Perhaps it's the way it is presented in the Kozulin translation, because of
the abbreviated form of the discussion that it appears in, that makes this
image more noticeable somehow (at least to me) than it is in the Minick one:


"...In genuine concept formation, it is equally important to unite and to
separate: Synthesis and analysis presuppose each other as inhalation
presupposes exhalation (Goethe)." (1986, pp. 135-136). (In the Minick
translation, it's on p. 156.)  

The perspective from this image casts a different light, then, on questions
about where abstraction is in the overall process, or where generalization,
or which comes first, or which does what, because they operate as part of
the same process, both equally important to sustaining life.
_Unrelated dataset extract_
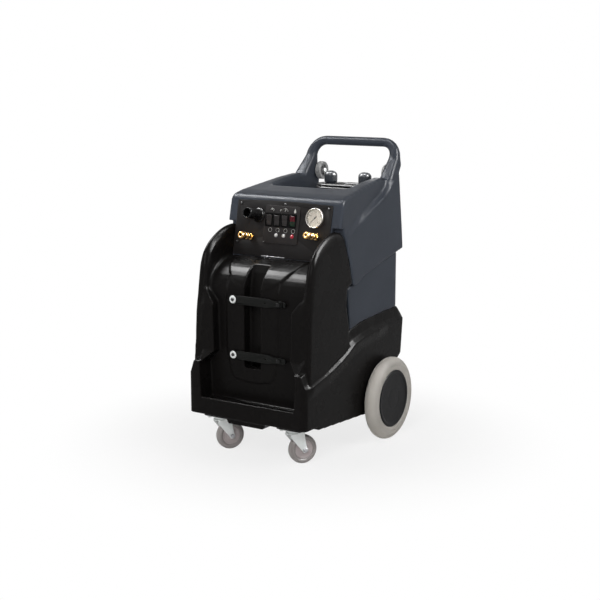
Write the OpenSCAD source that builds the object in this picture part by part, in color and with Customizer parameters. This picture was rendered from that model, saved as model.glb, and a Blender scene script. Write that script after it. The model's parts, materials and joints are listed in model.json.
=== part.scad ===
// Portable carpet extractor: black moulded base on two casters and two large rear wheels,
// grey tanks with a moulded handle, a tilted control panel and a recessed front.
// Millimetres. +Z up, the front faces -Y, and the floor is z = 0.

/* [Base] */
// Width of the skirt round the bottom of the base
skirt_w = 492; // [491:1:500]
// Width over the base's upper walls and over the upper tank
body_w = 480; // [472:1:480]
// Length of the base from the skirt's front to its rear face
base_l = 688; // [684:1:694]
// Height of the mounting pads above the floor
caster_h = 127; // [124:1:130]
// Half width of the tray opening at the skirt
tray_half_w = 202; // [196:1:206]
// Height of the tray floor in the front recess
tray_z = 193; // [186:1:198]
// Height of the lip along the tray's front edge
lip_h = 11; // [6:1:16]
// Thickness of that lip
lip_t = 10; // [6:1:14]
// Distance of the recess's back face behind the skirt's front
recess_d = 70; // [62:1:74]
// Half width of the recess between the thick side walls
recess_half_w = 163; // [156:1:168]
// Wall left round the cavity in the base
base_wall = 9; // [6:1:12]

/* [Wand channel] */
// Width of the channel for the wand's tube
channel_w = 68; // [60:1:74]
// Depth of the channel behind the recess's back face
channel_depth = 35; // [28:1:40]
// Sideways place of the channel's middle
channel_x = -18; // [-26:1:-10]
// Height of the channel's floor
channel_z = 316; // [310:1:330]
// Height of the pocket at the channel's foot
pocket_h = 34; // [28:1:40]
// Extra depth of that pocket
pocket_depth = 18; // [12:1:24]
// Height of the raised door field round the channel
door_lift = 3; // [2:0.5:4]
// Height of the raised bib over the shoulder
bib_lift = 6; // [4:0.5:8]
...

This metaphor
also plays out quite effectively, I think, in the longitude/latitude
picture, because it provides a very apt metaphor for depicting the nature of
the engagement between these two coordinates:  breathing in and breathing
out in our navigation through the conceptual world - it's as close as
breathing.

Extending the breathing image further produces an interesting take on the
picture in developmental terms, in how this fulcrum-like process operates as
we grow and develop.  It could be likened to starting out with short, quick,
baby-breathing;  then a hiccupping sort of post-crying, teary-eyed kind of
breathing; then the panting sort of up-the-hill on my bike kind of breathing
to the down-the-hill on my bike kind of exhilarated breathing; to the
controlled (instructed?) breathing of the master yogi and the deliberate
control of the free diver.

I'm not as good at translating things into graphic images as you and David
are, Martin.  So, instead, this is what the breathing image looks like in my
word painting of it, where extending the breathing metaphor depicts the
jerky, inconsistent, learning-how-to nature of abstracting and generalizing
in the process of forming concepts.

Best
Paula


_________________________________
Paula M Towsey
PhD Candidate: Universiteit Leiden
Faculty of Social Sciences






-----Original Message-----
From: xmca-bounces@weber.ucsd.edu [mailto:xmca-bounces@weber.ucsd.edu] On
Behalf Of Martin Packer
Sent: 08 June 2010 19:35
To: eXtended Mind, Culture, Activity
Subject: Re: [xmca] Generality Is Not Abstraction

Hi David,

I don't think one can say that generalization is "somewhere in the middle."
LSV proposes that as we ascend from the concrete to the abstract, from the
"concrete idea" to the "abstract idea," at each point we have a unity of
abstract and concrete which amounts to a kind (and degree) of
generalization. But this has the character not of a monotonic increase, but
a curve that LSV tries to convey through the shape of the sphere. That is to
say, at first the unity is richer, but after reaching a maximum it begins to
decrease in richness.  The most concrete of ideas can be expressed in only
one way, so there are no relations of generality. The most abstract of ideas
(LSV's example is number) can be expressed in an infinite variety of ways,
but here too there are no relations of generality, because all these
expressions grasp the world in the same way. But at all points there is
generalization, not just in the middle. As he says, the (North) pole is the
"very maximum of generalization,... the limit of abstraction."